Every line of the material is to be repeated exactly as it stands.

Extracted data entries
####

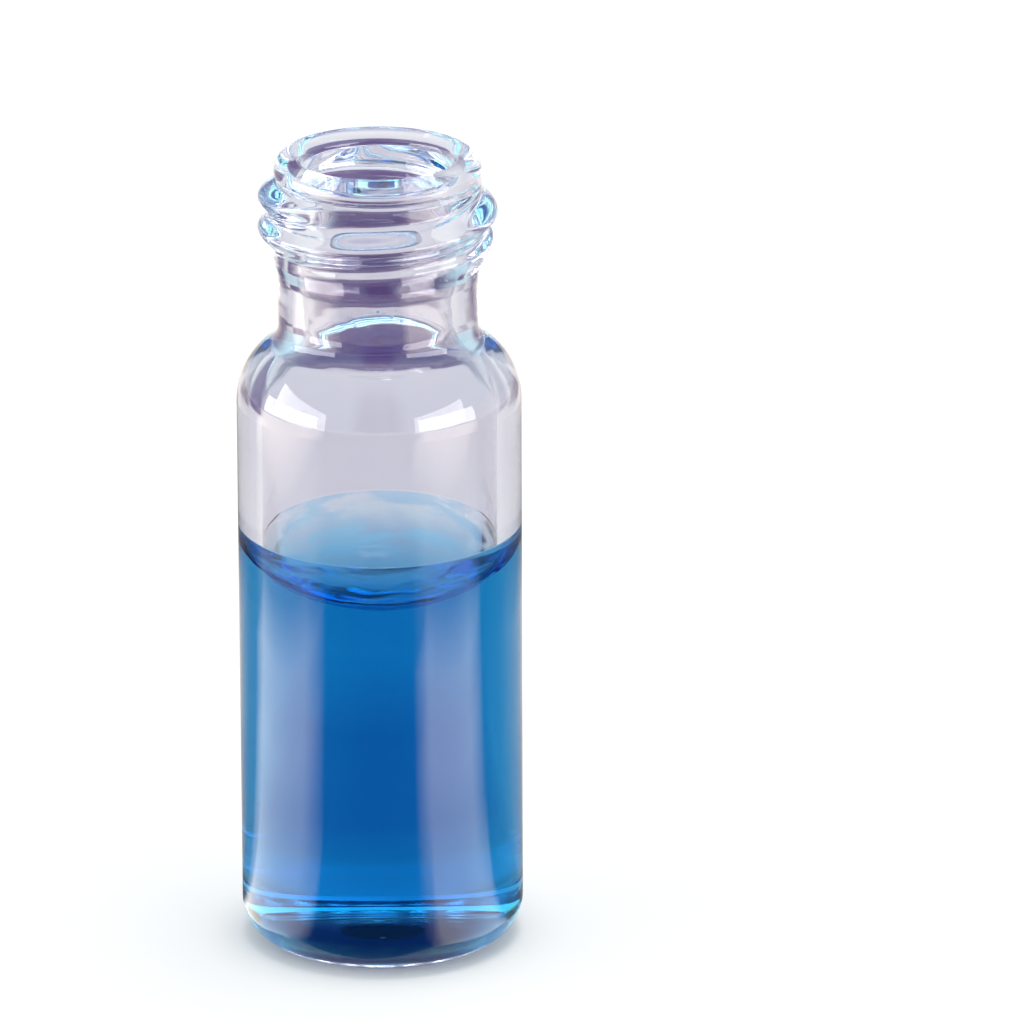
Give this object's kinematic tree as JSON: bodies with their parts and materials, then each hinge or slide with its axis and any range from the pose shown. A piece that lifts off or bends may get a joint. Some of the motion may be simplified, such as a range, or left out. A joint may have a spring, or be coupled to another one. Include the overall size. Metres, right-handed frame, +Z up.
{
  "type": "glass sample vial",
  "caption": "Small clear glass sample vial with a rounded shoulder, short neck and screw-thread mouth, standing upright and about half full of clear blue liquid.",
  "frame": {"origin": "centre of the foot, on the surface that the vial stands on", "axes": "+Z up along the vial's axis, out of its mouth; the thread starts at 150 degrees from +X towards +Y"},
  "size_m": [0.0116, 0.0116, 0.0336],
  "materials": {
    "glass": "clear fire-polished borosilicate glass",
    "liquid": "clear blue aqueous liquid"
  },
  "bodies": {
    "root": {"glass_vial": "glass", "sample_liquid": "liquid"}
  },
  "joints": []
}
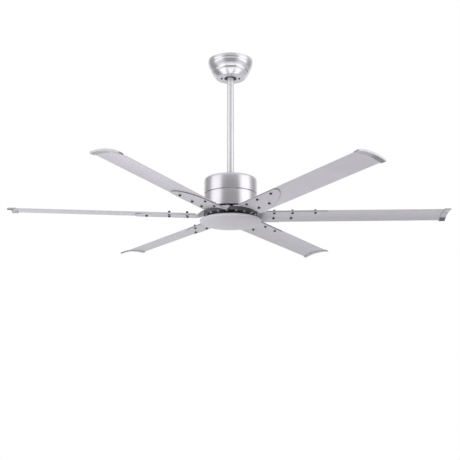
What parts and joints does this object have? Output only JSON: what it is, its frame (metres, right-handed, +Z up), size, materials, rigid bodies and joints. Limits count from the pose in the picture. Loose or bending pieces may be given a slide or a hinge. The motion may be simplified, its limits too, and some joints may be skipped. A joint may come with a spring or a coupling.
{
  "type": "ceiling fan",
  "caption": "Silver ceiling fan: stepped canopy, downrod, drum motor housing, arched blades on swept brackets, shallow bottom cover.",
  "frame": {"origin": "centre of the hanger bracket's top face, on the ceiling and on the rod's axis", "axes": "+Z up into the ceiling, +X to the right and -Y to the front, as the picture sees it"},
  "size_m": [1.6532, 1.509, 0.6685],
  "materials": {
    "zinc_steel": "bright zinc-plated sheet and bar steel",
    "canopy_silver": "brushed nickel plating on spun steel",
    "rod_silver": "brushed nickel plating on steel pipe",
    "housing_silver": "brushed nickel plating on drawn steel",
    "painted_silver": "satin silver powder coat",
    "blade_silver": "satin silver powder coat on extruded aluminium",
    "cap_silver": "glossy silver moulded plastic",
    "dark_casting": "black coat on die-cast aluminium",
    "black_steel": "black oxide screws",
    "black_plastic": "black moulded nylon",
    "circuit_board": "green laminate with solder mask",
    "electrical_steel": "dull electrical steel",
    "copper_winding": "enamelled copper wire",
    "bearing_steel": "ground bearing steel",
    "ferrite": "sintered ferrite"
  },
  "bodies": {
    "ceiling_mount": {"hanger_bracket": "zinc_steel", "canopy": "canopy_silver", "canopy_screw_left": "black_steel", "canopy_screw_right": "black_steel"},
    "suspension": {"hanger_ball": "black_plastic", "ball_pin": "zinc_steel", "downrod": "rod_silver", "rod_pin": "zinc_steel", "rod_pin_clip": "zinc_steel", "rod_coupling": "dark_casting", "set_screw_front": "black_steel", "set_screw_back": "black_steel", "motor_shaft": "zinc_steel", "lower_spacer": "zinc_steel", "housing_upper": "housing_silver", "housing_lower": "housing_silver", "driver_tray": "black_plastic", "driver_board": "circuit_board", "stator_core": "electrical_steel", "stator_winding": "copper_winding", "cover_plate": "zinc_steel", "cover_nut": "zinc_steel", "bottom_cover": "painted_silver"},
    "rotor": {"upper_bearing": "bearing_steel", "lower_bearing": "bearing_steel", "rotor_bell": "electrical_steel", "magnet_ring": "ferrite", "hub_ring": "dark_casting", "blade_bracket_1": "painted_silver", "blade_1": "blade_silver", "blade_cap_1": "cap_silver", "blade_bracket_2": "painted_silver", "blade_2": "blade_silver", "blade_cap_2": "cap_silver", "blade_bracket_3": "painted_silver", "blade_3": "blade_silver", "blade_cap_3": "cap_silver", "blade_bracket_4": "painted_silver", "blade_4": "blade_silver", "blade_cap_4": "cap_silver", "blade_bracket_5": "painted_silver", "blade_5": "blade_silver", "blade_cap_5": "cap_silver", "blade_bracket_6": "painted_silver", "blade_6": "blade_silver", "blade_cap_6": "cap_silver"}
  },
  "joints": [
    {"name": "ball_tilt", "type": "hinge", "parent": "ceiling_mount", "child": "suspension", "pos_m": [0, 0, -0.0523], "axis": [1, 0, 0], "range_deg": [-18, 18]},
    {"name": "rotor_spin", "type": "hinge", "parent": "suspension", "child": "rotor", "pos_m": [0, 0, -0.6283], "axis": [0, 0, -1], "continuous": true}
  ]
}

####

- [WORKED SOLUTION]
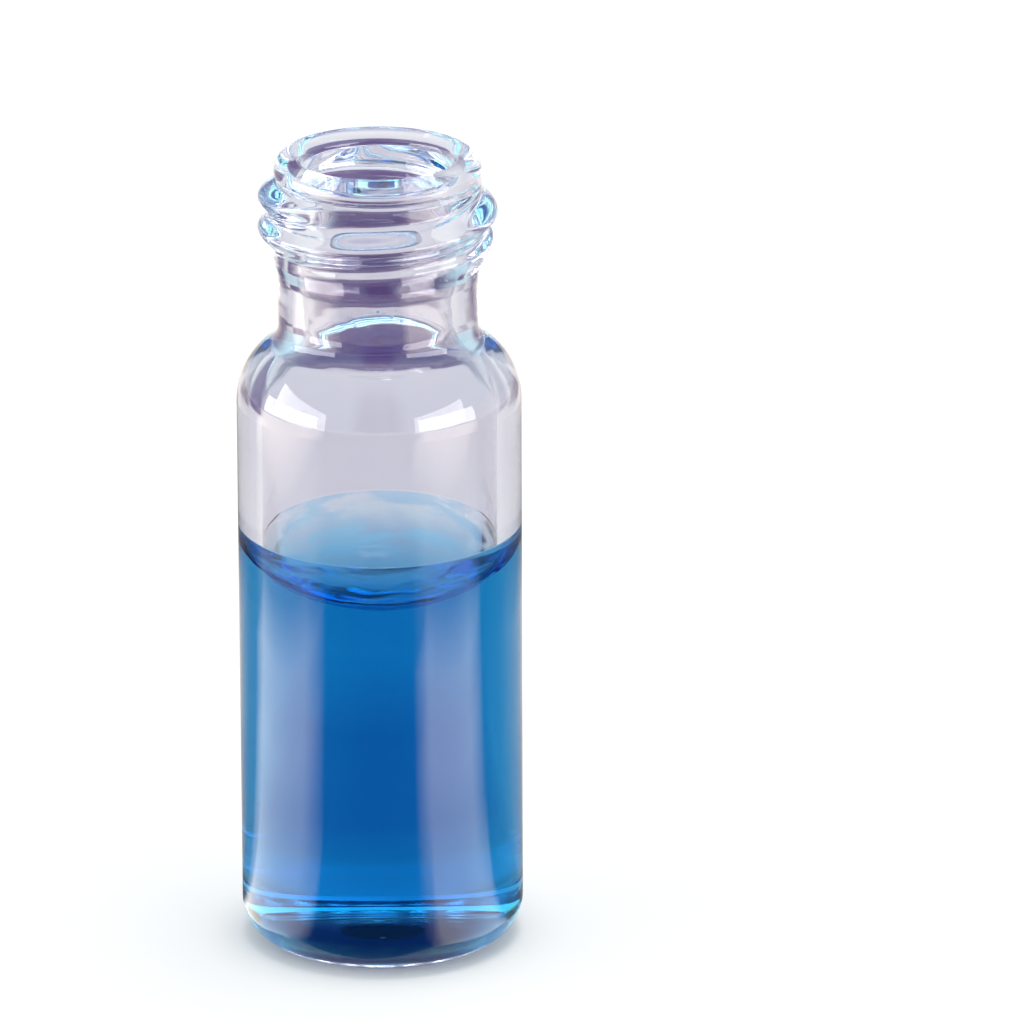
Give this object's kinematic tree as JSON: bodies with their parts and materials, then each hinge or slide with its axis and any range from the pose shown. A piece that lifts off or bends may get a joint. Some of the motion may be simplified, such as a range, or left out. A joint may have a spring, or be coupled to another one. Include the overall size. Metres, right-handed frame, +Z up.
{
  "type": "glass sample vial",
  "caption": "Small clear glass sample vial with a rounded shoulder, short neck and screw-thread mouth, standing upright and about half full of clear blue liquid.",
  "frame": {"origin": "centre of the foot, on the surface that the vial stands on", "axes": "+Z up along the vial's axis, out of its mouth; the thread starts at 150 degrees from +X towards +Y"},
  "size_m": [0.0116, 0.0116, 0.0336],
  "materials": {
    "glass": "clear fire-polished borosilicate glass",
    "liquid": "clear blue aqueous liquid"
  },
  "bodies": {
    "root": {"glass_vial": "glass", "sample_liquid": "liquid"}
  },
  "joints": []
}
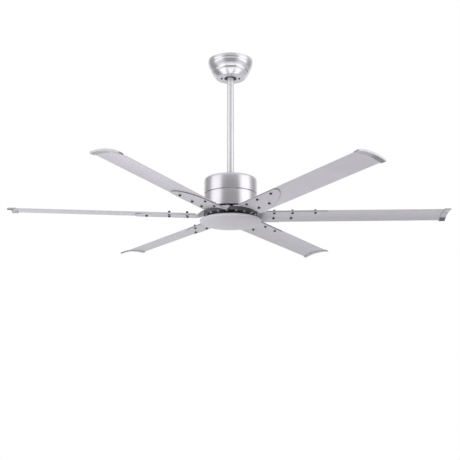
What parts and joints does this object have? Output only JSON: what it is, its frame (metres, right-handed, +Z up), size, materials, rigid bodies and joints. Limits count from the pose in the picture. Loose or bending pieces may be given a slide or a hinge. The motion may be simplified, its limits too, and some joints may be skipped. A joint may come with a spring or a coupling.
{
  "type": "ceiling fan",
  "caption": "Silver ceiling fan: stepped canopy, downrod, drum motor housing, arched blades on swept brackets, shallow bottom cover.",
  "frame": {"origin": "centre of the hanger bracket's top face, on the ceiling and on the rod's axis", "axes": "+Z up into the ceiling, +X to the right and -Y to the front, as the picture sees it"},
  "size_m": [1.6532, 1.509, 0.6685],
  "materials": {
    "zinc_steel": "bright zinc-plated sheet and bar steel",
    "canopy_silver": "brushed nickel plating on spun steel",
    "rod_silver": "brushed nickel plating on steel pipe",
    "housing_silver": "brushed nickel plating on drawn steel",
    "painted_silver": "satin silver powder coat",
    "blade_silver": "satin silver powder coat on extruded aluminium",
    "cap_silver": "glossy silver moulded plastic",
    "dark_casting": "black coat on die-cast aluminium",
    "black_steel": "black oxide screws",
    "black_plastic": "black moulded nylon",
    "circuit_board": "green laminate with solder mask",
    "electrical_steel": "dull electrical steel",
    "copper_winding": "enamelled copper wire",
    "bearing_steel": "ground bearing steel",
    "ferrite": "sintered ferrite"
  },
  "bodies": {
    "ceiling_mount": {"hanger_bracket": "zinc_steel", "canopy": "canopy_silver", "canopy_screw_left": "black_steel", "canopy_screw_right": "black_steel"},
    "suspension": {"hanger_ball": "black_plastic", "ball_pin": "zinc_steel", "downrod": "rod_silver", "rod_pin": "zinc_steel", "rod_pin_clip": "zinc_steel", "rod_coupling": "dark_casting", "set_screw_front": "black_steel", "set_screw_back": "black_steel", "motor_shaft": "zinc_steel", "lower_spacer": "zinc_steel", "housing_upper": "housing_silver", "housing_lower": "housing_silver", "driver_tray": "black_plastic", "driver_board": "circuit_board", "stator_core": "electrical_steel", "stator_winding": "copper_winding", "cover_plate": "zinc_steel", "cover_nut": "zinc_steel", "bottom_cover": "painted_silver"},
    "rotor": {"upper_bearing": "bearing_steel", "lower_bearing": "bearing_steel", "rotor_bell": "electrical_steel", "magnet_ring": "ferrite", "hub_ring": "dark_casting", "blade_bracket_1": "painted_silver", "blade_1": "blade_silver", "blade_cap_1": "cap_silver", "blade_bracket_2": "painted_silver", "blade_2": "blade_silver", "blade_cap_2": "cap_silver", "blade_bracket_3": "painted_silver", "blade_3": "blade_silver", "blade_cap_3": "cap_silver", "blade_bracket_4": "painted_silver", "blade_4": "blade_silver", "blade_cap_4": "cap_silver", "blade_bracket_5": "painted_silver", "blade_5": "blade_silver", "blade_cap_5": "cap_silver", "blade_bracket_6": "painted_silver", "blade_6": "blade_silver", "blade_cap_6": "cap_silver"}
  },
  "joints": [
    {"name": "ball_tilt", "type": "hinge", "parent": "ceiling_mount", "child": "suspension", "pos_m": [0, 0, -0.0523], "axis": [1, 0, 0], "range_deg": [-18, 18]},
    {"name": "rotor_spin", "type": "hinge", "parent": "suspension", "child": "rotor", "pos_m": [0, 0, -0.6283], "axis": [0, 0, -1], "continuous": true}
  ]
}